Private payrolls unexpectedly declined in January as the Omicron variant’s spread contributed to a marked weakening in the labor market at the beginning of the year.
U.S. private sector employment fell by 301,000 in January, ADP said in its closely watched monthly report on Wednesday. That represented the first drop in payrolls since December 2020, and came after 776,000 payrolls were added back in December, based on ADP’s revised monthly print. Consensus economists had anticipated that about 180,000 private payrolls would return in January, according to Bloomberg data.
Service areas of the economy saw some of the largest declines in payrolls, with industries most vulnerable to virus-related disruptions posting some of the biggest losses. Leisure and hospitality jobs fell by more than 150,000 in January, unwinding some recent gains during the recovery. This was followed by trade, transportation and utilities jobs, which together declined by 62,000 in January. Education and health services payrolls fell by 15,000.
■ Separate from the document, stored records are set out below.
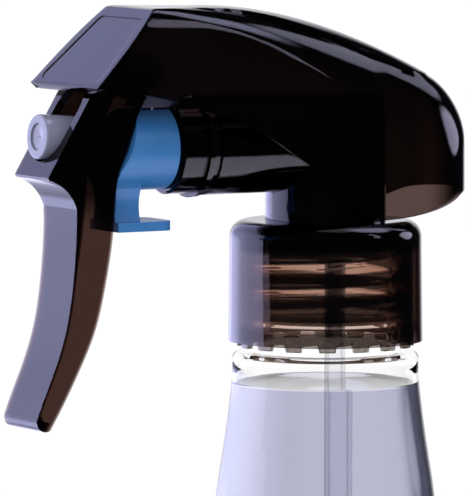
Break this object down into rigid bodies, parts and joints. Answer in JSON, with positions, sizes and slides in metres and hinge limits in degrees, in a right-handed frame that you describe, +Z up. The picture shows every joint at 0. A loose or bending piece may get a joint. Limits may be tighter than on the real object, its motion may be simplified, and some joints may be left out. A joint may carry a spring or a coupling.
{
  "type": "trigger spray bottle",
  "caption": "Clear blown bottle with a smoky hooded fine-mist trigger sprayer, screw collar, dip tube, return spring and a pull-off trigger lock clip.",
  "frame": {"origin": "centre of the bottle's standing plane, on the bottle's axis", "axes": "+Z up along the bottle, -Y the way the spray leaves, +X to the right seen from behind the head"},
  "size_m": [0.041, 0.084, 0.1831],
  "materials": {
    "smoke": "glossy, translucent smoky brown-black",
    "clear_pet": "clear blown PET, glossy",
    "blue": "semi-gloss sky blue",
    "natural": "natural, satin",
    "tube": "translucent natural",
    "seal": "matte white foam",
    "steel": "drawn stainless wire and polished balls"
  },
  "bodies": {
    "bottle": {"bottle": "clear_pet"},
    "closure": {"neck_gasket": "seal"},
    "collar": {"collar": "smoke"},
    "head": {"pump_body": "smoke", "tube_holder": "natural", "dip_tube": "tube", "cylinder_cap": "smoke", "hood": "smoke", "return_spring": "steel"},
    "inlet": {"inlet_ball": "steel"},
    "trigger": {"trigger": "smoke"},
    "piston": {"stem": "natural", "piston_seal": "natural", "actuator": "smoke", "nozzle_insert": "smoke", "swirl_core": "natural", "outlet_spring": "steel"},
    "outlet": {"outlet_ball": "steel"},
    "clip": {"lock_clip": "blue"}
  },
  "joints": [
    {"name": "closure_lift", "type": "slide", "parent": "bottle", "child": "closure", "axis": [0, 0, 1], "range_m": [0, 0.00635]},
    {"name": "collar_spin", "type": "hinge", "parent": "closure", "child": "collar", "pos_m": [0, 0, 0.136], "axis": [0, 0, 1], "range_deg": [0, 540]},
    {"name": "head_swivel", "type": "hinge", "parent": "closure", "child": "head", "pos_m": [0, 0, 0.15], "axis": [0, 0, 1], "continuous": true},
    {"name": "inlet_lift", "type": "slide", "parent": "head", "child": "inlet", "axis": [0, 0, 1], "range_m": [0, 0.0009]},
    {"name": "trigger_pull", "type": "hinge", "parent": "head", "child": "trigger", "pos_m": [0, -0.0405, 0.1732], "axis": [1, 0, 0], "range_deg": [0, 22], "stiffness_Nm_per_rad": 0.2, "springref_deg": -2.86},
    {"name": "piston_slide", "type": "slide", "parent": "head", "child": "piston", "axis": [0, 1, 0], "range_m": [0, 0.0052], "deforming": ["return_spring"]},
    {"name": "outlet_open", "type": "slide", "parent": "piston", "child": "outlet", "axis": [0, -0.9969, 0.0785], "range_m": [0, 0.0006], "deforming": ["outlet_spring"]},
    {"name": "clip_pull", "type": "slide", "parent": "head", "child": "clip", "axis": [0, 0, -1], "range_m": [0, 0.03], "deforming": ["lock_clip"]}
  ],
  "couplings": [
    {"joint": "collar_spin", "follows": "closure_lift", "rad_per_m": 1484.2},
    {"joint": "piston_slide", "follows": "trigger_pull", "m_per_rad": 0.01335}
  ]
}
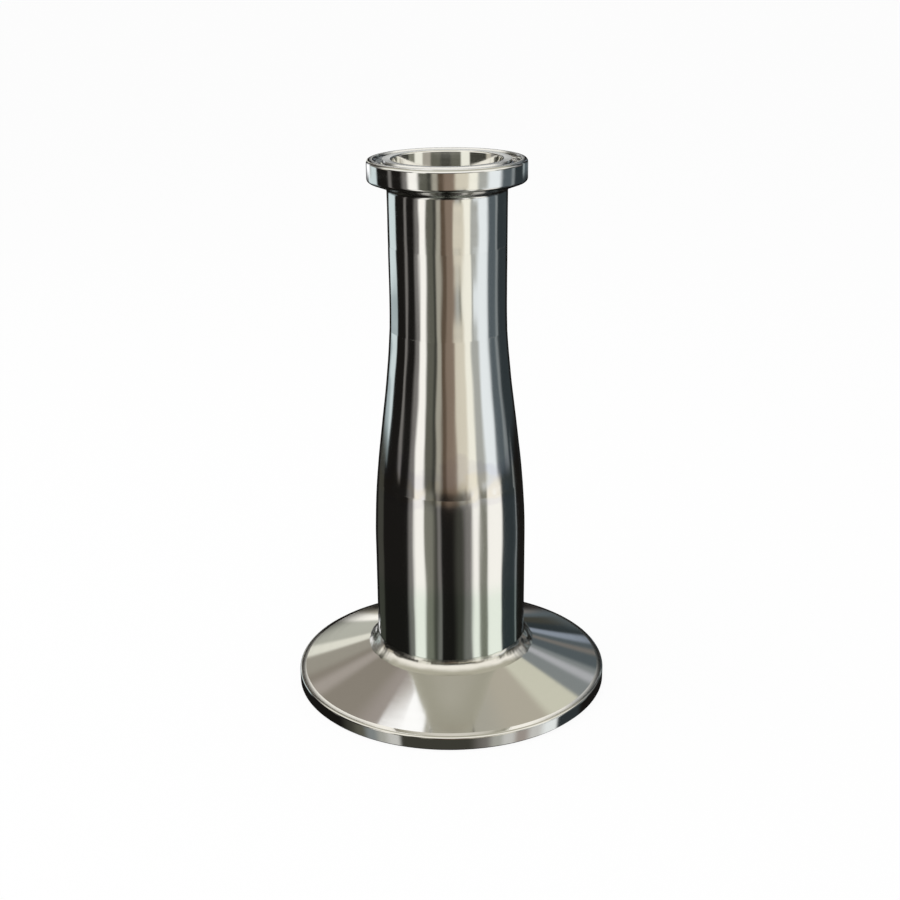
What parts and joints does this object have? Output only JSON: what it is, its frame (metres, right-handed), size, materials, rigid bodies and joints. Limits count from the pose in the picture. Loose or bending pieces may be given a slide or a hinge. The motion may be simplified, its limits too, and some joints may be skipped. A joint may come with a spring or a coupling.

Private employers in goods-producing industries also shed payrolls on net during the month. Both manufacturing and construction payrolls dropped in January, by 21,000 and 10,000, respectively.
The January payroll report marks the first to capture a comprehensive picture of the impact the Omicron variant has had on the U.S. economy and labor market. The highly contagious variant first discovered in the U.S. in late November had not yet spread widely enough by the survey period for the December monthly report to generate a meaningful impact on the results.
And even the latest jobs data may underestimate exactly how many individuals dropped out of the workforce either temporarily or longer-term due to illness or fears of becoming ill, some economists suggested.
“The payroll methodology means that many people who miss a few days’ work, even in the survey week, don’t drop out of the count. Payrolls include people who did any paid work in the pay period covered by the survey week,” which takes place mid-month, Ian Shepherdson, chief U.S. economist for Pantheon Macroeconomics, wrote in a note. “So people paid semi-monthly, bi-weekly, or monthly will still appear in the payroll even if they were absent from work for the whole survey week, as long as they did some paid work during the pay period.”
Heading into Wednesday’s report, other labor market data have also pointed to some softening due to the latest variant and ongoing virus-related disruptions. New weekly unemployment claims spiked back to nearly 300,000 in mid-January after setting a 52-year low of 188,000 about a month earlier. And while the Institute for Supply Management’s latest manufacturing employment index expanded for a fifth straight month, hiring gains were “somewhat offset by continued challenges of turnover (quits and retirements) and resulting backfilling,” the firm said earlier this week in its latest monthly report.
The latest labor data “continues to confirm that the problem is mostly supply driven,” Ludovic Subran, Allianz chief economist, told Yahoo Finance Live on Tuesday. “You continue to have a labor participation issue in the U.S. rather than just a wage conundrum or any type of other issue.”
More labor market data will also emerge later this week, with the Labor Department’s official monthly jobs report due out Friday. ADP typically serves as an imprecise indicator of what to expect from the government jobs data due to differences in survey methodology, given that the Labor Department tracks only workers paid during the month rather than all active employees at a company.
Consensus economists are expecting the Labor Department data to show 150,000 non-farm payrolls returned in January, slowing further from the 199,000 brought back in December. If the results come in as expected, it would mark the slowest pace of hiring since December 2020.